歌わない時間

言葉と音楽について、思うところをだらだらと。お暇な方はおつきあいを。

ボブ・チルコットの衝撃

2008年09月27日 | 音楽について
大学時代のことを思い出しました。(ということはもう今から二十年もむかしの話ですよ。)あれはいつだったか、五寿荘にいたバリトンのオー君のところに、夜、ぶらっと行ってみたことがあって、そのときキングズ・シンガーズの新しいCDを聴かせてもらったんですよ。それがなんのCDだったかはもう忘れてしまいました。憶えているのは、キングズ・シンガーズのテナーが以前の人と変わっていて、えらくクセのある声の人に交替していたこと。それでわたしが「えー。こんなんぢゃ、もうマドリガルとか歌えんやん」ていうと、めづらしく意見が合って、オー君も「そうやろー」と言っていました。

今思うに、あれこそ、ビル・アイブズからボブ・チルコットにテナーが交替したときだったんでしょう。ビル・アイブズがキングズ・シンガーズにいたのは85年までで、そのあとボブ・チルコットが引き継いだそうですから、年代的にもよく合います。

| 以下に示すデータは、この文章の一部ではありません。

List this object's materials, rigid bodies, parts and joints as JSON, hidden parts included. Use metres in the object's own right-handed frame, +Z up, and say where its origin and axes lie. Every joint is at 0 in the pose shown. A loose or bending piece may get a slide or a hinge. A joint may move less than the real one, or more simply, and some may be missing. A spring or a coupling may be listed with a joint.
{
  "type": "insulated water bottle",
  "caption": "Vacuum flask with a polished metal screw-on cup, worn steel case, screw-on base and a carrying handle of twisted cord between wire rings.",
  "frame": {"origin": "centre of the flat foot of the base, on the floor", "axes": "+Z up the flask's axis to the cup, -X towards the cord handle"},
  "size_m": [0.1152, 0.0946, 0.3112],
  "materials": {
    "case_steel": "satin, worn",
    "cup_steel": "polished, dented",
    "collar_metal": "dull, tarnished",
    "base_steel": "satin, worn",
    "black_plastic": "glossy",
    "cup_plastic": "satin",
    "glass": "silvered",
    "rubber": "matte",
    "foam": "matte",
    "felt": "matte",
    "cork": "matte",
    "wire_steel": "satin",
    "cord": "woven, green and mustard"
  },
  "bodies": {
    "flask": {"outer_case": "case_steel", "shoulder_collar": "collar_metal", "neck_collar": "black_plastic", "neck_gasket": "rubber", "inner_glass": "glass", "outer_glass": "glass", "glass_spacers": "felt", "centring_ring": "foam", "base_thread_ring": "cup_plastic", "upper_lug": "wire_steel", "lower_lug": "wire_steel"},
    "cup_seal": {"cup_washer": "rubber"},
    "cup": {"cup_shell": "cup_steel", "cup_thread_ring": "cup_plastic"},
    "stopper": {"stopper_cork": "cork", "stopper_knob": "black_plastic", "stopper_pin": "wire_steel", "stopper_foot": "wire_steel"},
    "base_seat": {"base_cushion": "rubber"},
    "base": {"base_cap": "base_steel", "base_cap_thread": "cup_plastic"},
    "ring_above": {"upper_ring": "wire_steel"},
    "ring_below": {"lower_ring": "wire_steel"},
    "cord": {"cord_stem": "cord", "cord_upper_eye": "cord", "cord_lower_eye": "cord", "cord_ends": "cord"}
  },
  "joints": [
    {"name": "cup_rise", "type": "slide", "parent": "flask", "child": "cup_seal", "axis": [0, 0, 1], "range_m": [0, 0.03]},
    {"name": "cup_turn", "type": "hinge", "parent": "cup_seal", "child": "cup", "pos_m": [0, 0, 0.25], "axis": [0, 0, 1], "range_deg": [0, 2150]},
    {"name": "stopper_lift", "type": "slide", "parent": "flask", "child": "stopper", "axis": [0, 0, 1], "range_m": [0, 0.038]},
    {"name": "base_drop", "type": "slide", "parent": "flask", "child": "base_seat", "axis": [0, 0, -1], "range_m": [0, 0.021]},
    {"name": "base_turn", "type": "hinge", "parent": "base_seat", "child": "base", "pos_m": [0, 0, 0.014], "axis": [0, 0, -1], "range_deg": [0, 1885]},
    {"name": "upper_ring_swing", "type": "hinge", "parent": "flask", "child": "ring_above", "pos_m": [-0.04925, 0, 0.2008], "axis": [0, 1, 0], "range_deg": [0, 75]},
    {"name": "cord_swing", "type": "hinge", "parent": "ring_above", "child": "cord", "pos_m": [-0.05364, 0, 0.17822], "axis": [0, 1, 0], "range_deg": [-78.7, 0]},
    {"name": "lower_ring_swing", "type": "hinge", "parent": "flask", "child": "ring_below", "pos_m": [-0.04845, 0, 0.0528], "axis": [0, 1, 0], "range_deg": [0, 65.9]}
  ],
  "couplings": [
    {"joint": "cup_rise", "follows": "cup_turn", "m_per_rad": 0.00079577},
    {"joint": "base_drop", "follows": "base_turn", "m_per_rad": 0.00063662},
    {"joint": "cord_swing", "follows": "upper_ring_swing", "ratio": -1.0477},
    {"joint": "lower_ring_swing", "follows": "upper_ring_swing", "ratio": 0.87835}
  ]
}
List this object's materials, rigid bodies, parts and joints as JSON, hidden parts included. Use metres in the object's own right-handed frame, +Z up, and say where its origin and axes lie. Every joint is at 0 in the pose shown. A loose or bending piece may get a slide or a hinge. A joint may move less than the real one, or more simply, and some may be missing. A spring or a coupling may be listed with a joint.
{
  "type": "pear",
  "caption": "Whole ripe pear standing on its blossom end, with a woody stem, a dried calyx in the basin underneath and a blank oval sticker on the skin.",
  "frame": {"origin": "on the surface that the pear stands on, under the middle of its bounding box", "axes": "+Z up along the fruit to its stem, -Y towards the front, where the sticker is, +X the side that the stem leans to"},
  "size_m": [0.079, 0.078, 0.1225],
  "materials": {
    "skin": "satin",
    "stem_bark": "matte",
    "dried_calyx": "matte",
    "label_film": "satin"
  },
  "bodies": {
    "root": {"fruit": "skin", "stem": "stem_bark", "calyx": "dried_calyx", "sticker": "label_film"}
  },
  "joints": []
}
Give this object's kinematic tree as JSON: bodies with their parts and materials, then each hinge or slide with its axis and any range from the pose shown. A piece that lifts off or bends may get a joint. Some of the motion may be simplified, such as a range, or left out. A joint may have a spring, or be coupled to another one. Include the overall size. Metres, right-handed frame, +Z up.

大学時代、グリークラブのボックスには先輩がそろえてくれたテープライブラリーがあって、その中にキングズ・シンガーズのレコードからダビングしたテープがあったんです。わたしがはじめて聴いたキングズ・シンガーズは確かそれ。で、たぶんそれが《Madrigal History Tour》だったんだと思う。オー君のところでボブ・チルコットを聴かせられるまで、わたしはビル・アイブズのテナーでキングズ・シンガーズのマドリガルを聴きなれていたので、ボブ・チルコットの登場はショックでした。

わたしの大学時代は、大学でちょっと時間が空くとクラブのボックスに入り浸って、そうなるともう、やることは発声練習か、そこにいる部員をつかまえて四声で歌うかです。ブルーコピーで、初見で歌う練習用に、大量の楽譜が準備してありましてね。その楽譜のソースはなんだったのか、今となっては分かりませんけど、《アデステ・フィデレス》なんかも入ってました。讃美歌集みたいなものかしらん。わたしはそのブルーコピーの初見曲集を歌うのが好きでしてね。毎日のように歌ってました。さぞかしへったくそだったろうと思いますが、よくぞみんな我慢してつき合ってくれたもんです。ありがとうね。